How to detect a client-closed connection during a write from our LDAP server?

Fri Oct 14 18:15:37 UTC 2022

On 10/14/2022 10:03 AM, Stefan Metzmacher wrote:
> Am 14.10.22 um 15:52 schrieb Tom Talpey:
>> On 10/14/2022 9:45 AM, Stefan Metzmacher wrote:
>>> Hi Tom,
>>>
>>>>> It means RCV_SHUTDOWN gets set as well as TCP_CLOSE_WAIT, but
>>>>> sk->sk_err is not changed to indicate an error.
>>>>
>>>> This is correct, because the TCP connection is in "half-closed" state.
>>>> The peer has closed, but the outgoing stream is still open. The TCP
>>>> protocol has supported this since forever.
>>>>
>>>> This is not a transitory state. The connection can remain in it 
>>>> forever.
>>>> The peer is now in FIN_WAIT_2 and will send no further data. It's
>>>> waiting for our FIN, and in turn the local socket is waiting for a
>>>> close() call to do so. But pretty much any other socket operation
>>>> can still be performed.
>>>
>>> Thanks for the explanation!
>>>
>>>>> It means if (sk->sk_err || (sk->sk_shutdown & SEND_SHUTDOWN)) doesn't
>>>>> hit as we only have RCV_SHUTDOWN and sk_stream_wait_memory returns 
>>>>> -EAGAIN.
>>>>
>>>> Probably because the peer has stopped reading the socket. FIN_WAIT_2 is
>>>> a super-problematic state, because the only way to exit it is to 
>>>> receive
>>>> a FIN or RST, which we're evidently not sending. Most implementations
>>>> run a timer as failsafe, but it's always rather long (minutes).
>>>
>>> Yes, we need 'socket options' with TCP_KEEPCNT, TCP_KEEPIDLE, 
>>> TCP_KEEPINTVL and/or TCP_USER_TIMEOUT
>>> and/or a user space timer in order to have lower timeouts.
>>
>> That won't help. The peer is there, and the connection is up.
>> The keepalive will succeed! Even if it failed, it's not prompt,
>> and reducing the KEEPINTVL is a very bad idea. Servers should not
>> be pinging their clients in any event.
>>
>> What peer is doing this? Most Windows clients will perform an
>> abortive close, but this one is doing it  gracefully. The
>> server should deal with either, of course, so I'm mostly just
>> curious.
> 
> I guess the client is gone or it waits for our FIN,ACK
> but it no longers acks the data from our sendqueue, which we most likely 
> try
> to send out before sending out FIN,ACK.

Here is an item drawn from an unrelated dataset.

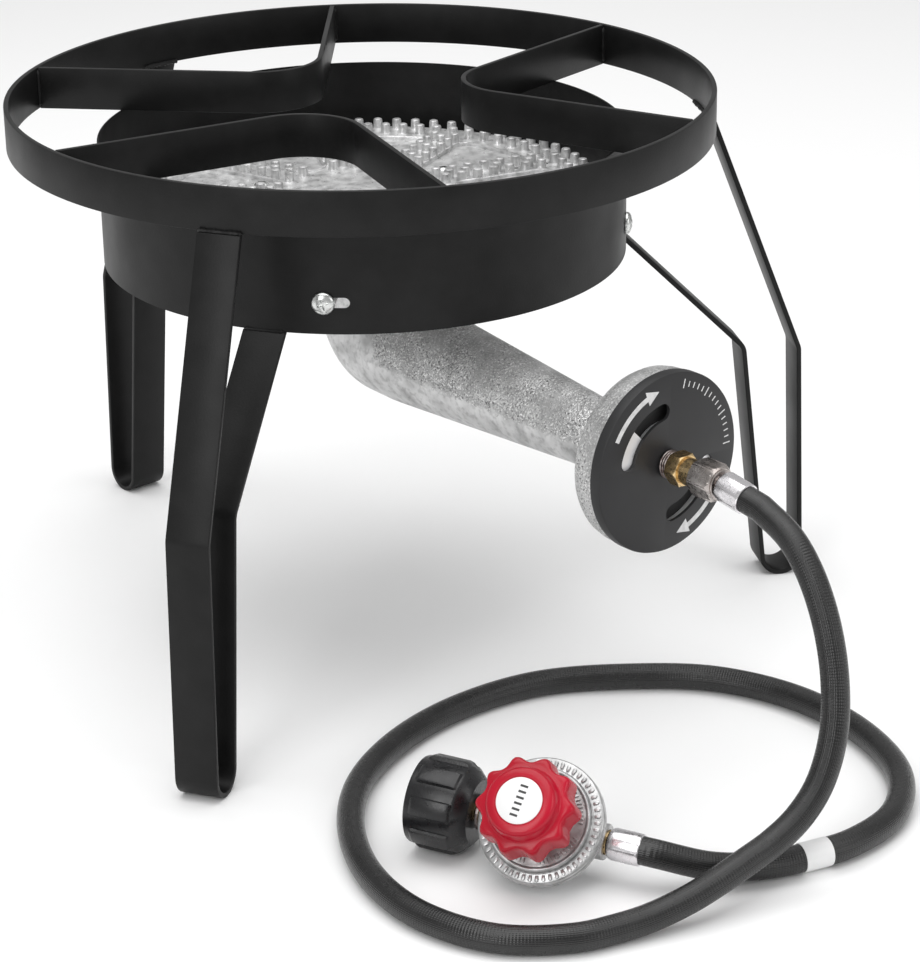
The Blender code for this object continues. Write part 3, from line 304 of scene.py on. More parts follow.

Technically speaking, it's waiting for the server's FIN. The TCP
layer has acked the incoming FIN, but has left the sending side
open until the server app calls close(sock).

> But I only have the information from the public mails and I haven't
> tried to reproduce it.

I think the challenge is to determine what combination of pollfd bits
come back when the socket is in this state. If the server can detect
this, it can close the socket.

>  From https://lists.samba.org/archive/samba/2022-September/241873.html:
>  > As clients we have some NetAPP-FAS running which doing the auth. via 
> LDAP. On NetApp timeouts for LDAP are set to 3sec per default.
>  >
>  > Some queries seem to need more time to answer so the client tries to 
> close the connection but the (samba-)server-part leaves the socket open 
> in CLOSE_WAIT.
>  >
>  > In some of such cases the corresponding process (ldap-worker) runs 
> forever(?) with 100% cpu. A strace shows the ldap-worker pushing some 
> info (the answer?)
>  > to the socket. If one let it go the server slows down gradually while 
> more and more connections stay in CLOSE_WAIT.

Right, that's because the server is looping between seeing the pollfd
bits, attempting to send, getting EAGAIN, and repeat, right?

We can't just bail out on EAGAIN, so it's down to figuring out the
pollfd, or calling some socket state API when looping,  to detect
the half-close.

Tom.